I think I’ll write a blog on my bayesian re-analysis of the reproducibility project. I think I’ll call it, “The bayesian reproducibility project” even though it should really be “a bayesian..” since there is no 1 single bayesian approach to a problem. There will be replication bayes factors, and once i get the analysis done it should be fairly easy to write up.
8/28
Just working on that post. Want to have it ready to go by Sunday morning. Did most of the work with the code, it’s pretty straightforward since the RPP provided all of their scripts.
8/29
Post is mostly ready. I found a couple of errors while double-checking the code, so good thing I did!
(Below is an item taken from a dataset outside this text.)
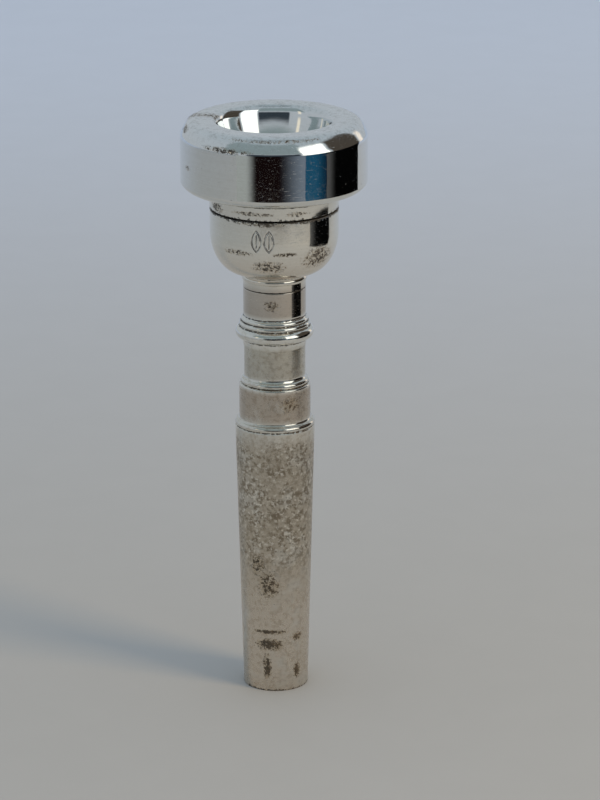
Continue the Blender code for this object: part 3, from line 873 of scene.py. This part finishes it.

Another interesting post from “Pierre Laplace”, this time about big mistakes Bayesians make when they “convert” over from frequentism. They bring over the bad habits that have been instilled through years of confusing statistical theory.
8/30
Aaaand posted. Nervous what people will think. Check it out here. I think it turned out pretty good!
WOW lots of people reading and sharing this post. I am amazed that people find this so interesting. And also many great comments! I don’t mean to toot my own horn, but the tweet where I shared it has 91 retweets!! Many really nice compliments from people. This one in particular makes me feel really happy. This might just be my best blog yet!
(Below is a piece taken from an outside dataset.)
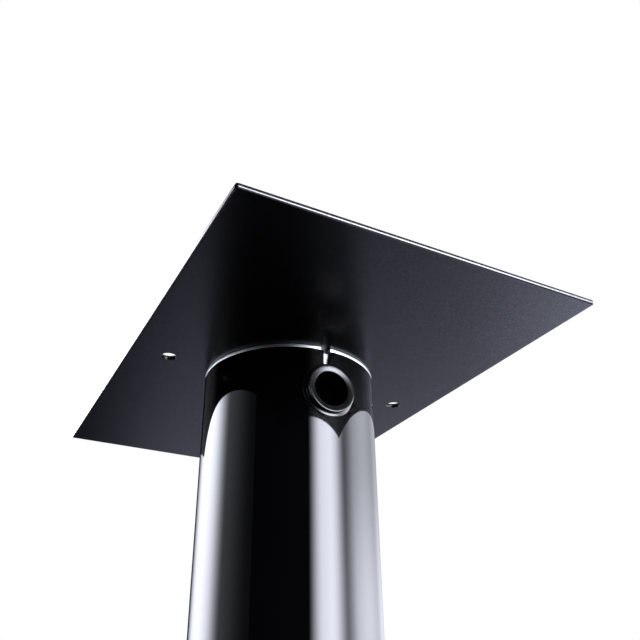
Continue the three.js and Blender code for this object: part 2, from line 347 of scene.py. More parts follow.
# %% The top plate
SCREW_REACH = 30 * MM * math.sqrt(0.5)
SCREW_PLACES = [(sx * SCREW_REACH, sy * SCREW_REACH) for sx, sy in ((1, 1), (-1, 1), (-1, -1), (1, -1))]
FIXING_HOLE_X, FIXING_HOLE_RADIUS = 75 * MM, 4.1 * MM
HOLE_BREAK, TOP_BREAK, PUNCH_TAPER = 0.12 * MM, 1.3 * MM, 0.4 * MM
PLATE_CORNER, PLATE_ROUNDS = 1.3 * MM, (0.9 * MM, 1.4 * MM)
TOP_SCREW = {"shank": 2.5 * MM, "head": 5 * MM, "flats": 3 * MM, "socket": 1.6 * MM}
SINK_GAP = 0.12 * MM

punched = through_hole(FIXING_HOLE_RADIUS, HOLE_BREAK, TOP_BREAK, UNDERSIDE, PLATE_HIGH.z, PUNCH_TAPER)
fixing_holes = [(side * FIXING_HOLE_X, 0, punched) for side in (-1, 1)]
top_sinks = [
    (x, y, sunk_hole(2.75 * MM, TOP_SCREW["head"] + SINK_GAP, UNDERSIDE, PLATE_HIGH.z))
    for x, y in SCREW_PLACES
]
top_plate = plate_piece(
    "top_plate_sheet", PLATE_LOW, PLATE_HIGH, PLATE_CORNER, PLATE_ROUNDS, fixing_holes + top_sinks
)
settle(top_plate, "root", "satin_black", "top_plate")

# %% The base plate
BASE_SCREW = {"shank": 3 * MM, "head": 6 * MM, "flats": 4 * MM, "socket": 2.4 * MM}
BASE_CORNER, BASE_ROUNDS = 6 * MM, (1.6 * MM, 1.6 * MM)
ROD_HOLE, STUD_HOLE = 5.3 * MM, 4.3 * MM
FOOT_PLACES = []
for number in range(1, 5):
    low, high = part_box(f"foot_pad_{number}")
    FOOT_PLACES.append(((low.x + high.x) / 2, (low.y + high.y) / 2))

base_holes = [(0, 0, through_hole(ROD_HOLE, HOLE_BREAK, HOLE_BREAK, BASE_LOW.z, BASE_HIGH.z))]
base_holes += [
    (x, y, through_hole(STUD_HOLE, HOLE_BREAK, HOLE_BREAK, BASE_LOW.z, BASE_HIGH.z)) for x, y in FOOT_PLACES
]
base_holes += [
    (x, y, sunk_hole(3.25 * MM, BASE_SCREW["head"] + SINK_GAP, BASE_HIGH.z, BASE_LOW.z))
    for x, y in SCREW_PLACES
]
base_plate = plate_piece("base_plate_slab", BASE_LOW, BASE_HIGH, BASE_CORNER, BASE_ROUNDS, base_holes)
settle(base_plate, "root", "satin_black", "base_plate")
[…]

Here’s a running list of very nice shares [edit: being updated periodically], saving mainly for myself so I can look back when I’m having a bad day:
Ivy Onyeador (fb link)
Ray Becker – This sparked a LOT of conversation (that I totally missed bc I was sleeping)
Joachim Vandekerckhove – This one is really really great.
Also this was great to hear. 🙂 I think it’s time to make a “Resources for becoming a Bayesian” page.
8/31
Many more great comments on the post. Sam has apparently come back into the blogosphere, happy to have him back!
Mayo posted her take on the reproducibility project here. I’m not sure about that title, but the post itself is very interesting.
Also this great piece by Randy Gallistel in the APS Observer introducing the difference between probability and likelihood.